Abstract

Climate model predictions of land hydroclimate changes show large geographic heterogeneity, and differences between models are large. We introduce a new process-oriented phase space that reduces the dimensionality of the problem but preserves (and emphasizes) the mechanistic relations between variables. This transform from geographical space to climatological aridity index (AI) and daily soil moisture (SM) percentiles allows for interpretation of local, daily mechanistic relations between the key hydroclimatic variables in the context of time-mean and/or global-mean energetic constraints and the wet-get-wetter/dry-get-drier paradigm. Focusing on the tropics (30S-30N), we show that simulations from 16 different CMIP models exhibit coherent patterns of change in the AI/SM phase space that are aligned with the established soil-moisture/evapotranspiration regimes.

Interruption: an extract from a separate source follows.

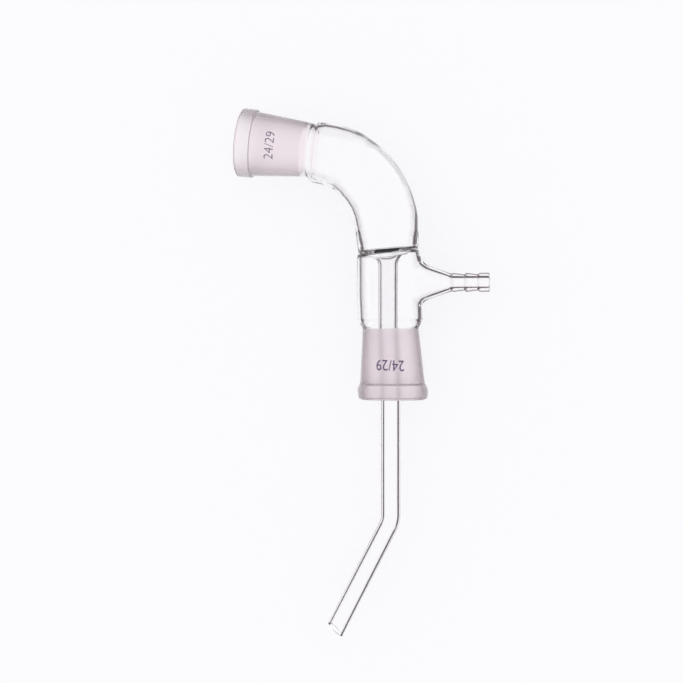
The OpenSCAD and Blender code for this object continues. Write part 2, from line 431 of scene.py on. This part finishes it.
# Thins the wall of the bend towards its bore, then shrinks and shifts it about its axis
def blowBend(bm):
    bend, turn = wideTube["bendRadius"], radians(wideTube["bendAngle"])
    centre = Vector((-bend, 0, bendHeight))
    near, far = dripTube["sealReach"]
    for vert in bm.verts:
        spoke = vert.co - centre
        if spoke.z < blownFrom:
            continue
        angle = min(max(atan2(spoke.z, spoke.x), 0), turn)
        outwards = Vector((cos(angle), 0, sin(angle)))
        forwards = Vector((-sin(angle), 0, cos(angle)))
        run = spoke.dot(forwards)
        station = bend * angle + run
        size, stray = blownAt("swell", station)
        axisPoint = centre + outwards * bend + forwards * run
        away = (vert.co - axisPoint).length
        onBore = 1 - ease(abs(away - wideTube["bore"]), *wideTube["boreBand"])
        if onBore > 0:
            outer, inner = blownAt("thinned", station)
            turned = ease((vert.co - axisPoint).dot(outwards) / away, -1, 1)
            thin = (inner + (outer - inner) * turned) * onBore
            vert.co = axisPoint + (vert.co - axisPoint) * (1 + thin / away)
        if spoke.z < 0:
            size = 1 + (size - 1) * ease(away, near, far)
            if spoke.z < -wideTube["bendRun"]:
                stray += (dripTube["stray"] - stray) * ease(away, far, near)
            stray *= onTube(away)
        depth = vert.co.y * min(size, 1)
        vert.co = axisPoint + (vert.co - axisPoint) * size + outwards * stray
        vert.co.y = depth


def outletStray(height):
    return socket["lean"] * max(1 - height / socketNeck, 0)


# The outlet leans out a little, and so do the jacket and its drip tube on the way to the seal
def leanCore(bm):
    start, end = wideTube["lean"]
    low, high = dripTube["strayHeights"]
    near, far = dripTube["reach"]
    for vert in bm.verts:
        station = vert.co.z - bendHeight
        if station >= blownFrom:
            continue
        away = hypot(vert.co.x, vert.co.y)
        drip = dripTube["aside"]
        drip += (dripTube["stray"] - drip) * ease(vert.co.z, low, high)
        wall = jacketStray * ease(station, start, end)
        wall *= onTube(away)
        wall += outletStray(vert.co.z)
        vert.co.x += wall + (drip - wall) * ease(away, far, near)


# The hand-made seal sits a little askew across the tube
def tiltSeal(bm):
    slope, reach = tan(radians(ringSeal["tilt"])), ringSeal["tiltReach"]
    for vert in bm.verts:
        near = 1 - ease(abs(vert.co.z - sealHeight + ringSeal["tiltDepth"]), 0, reach)
        vert.co.z += vert.co.x * slope * onTube(hypot(vert.co.x, vert.co.y)) * near


def inletPlace(stray=0.0):
    return (Matrix.Translation((-wideTube["bendRadius"], 0, bendHeight))
            @ Matrix.Rotation(-radians(wideTube["bendAngle"]), 4, "Y")
            @ Matrix.Translation((wideTube["bendRadius"] + stray, 0, 0)))


def inletSkin():
    end = wideTube["inletRun"] + socketNeck
    points = [(wideTube["radius"], end)] + socketOutside(inletSocket)[::-1]
    points += socketBore(inletSocket)[::-1] + [(wideTube["bore"], end)]
    flipped = [(p[0], end - p[1], *p[2:]) for p in points]
    part = turnedSkin(flipped, wideTube["sides"])
    bmesh.ops.transform(part, matrix=inletPlace(), verts=part.verts)
    blowBend(part)
    return part


# Draws the two rings of the knee's end out to the slanted cut and closes the cut
def addTail(bm, rings):
    lean = radians(dripTube["kneeAngle"])
    along = Vector((-sin(lean), 0, -cos(lean)))
    across = Vector((cos(lean), 0, -sin(lean)))
    start = Vector((dripTube["aside"] - dripTube["kneeRadius"], 0, kneeHeight))
    start += across * dripTube["kneeRadius"]
    run = dripTube["tail"] - kneeRun
    ends = []
    for ring, growth in zip(rings, (1, dripTube["endBore"] / dripTube["bore"])):
        fresh = bmesh.ops.extrude_edge_only(bm, edges=ring)["geom"]
        for vert in fresh:
            if isinstance(vert, bmesh.types.BMVert):
                vert.co = start + (vert.co - start) * growth
                side = (vert.co - start).dot(across)
                vert.co += along * (run + side * tan(radians(dripTube["cut"])))
        ends += [e for e in fresh if isinstance(e, bmesh.types.BMEdge) and e.is_boundary]
    bmesh.ops.bridge_loops(bm, edges=ends)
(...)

Results indicate the need to introduce an active-rain regime as a special case of the energy-limited regime. In response to CO2-induced warming, rainfall only increases in this regime, and this temporal rainfall repartitioning is reflected in an overall decrease in soil moisture. Consequently, the regimes where SM constrains evapotranspiration become more frequently occupied, and hydroclimatic changes align with the position of the critical soil moisture value in the AI/SM phase space. Analysis of land hydroclimate changes in CMIP6 historical simulations in the AI/SM phase space reveal the very different impact of CO2 forcing and aerosol forcing. CESM2 Single Forcing Large Ensemble Experiments are used to understand their roles.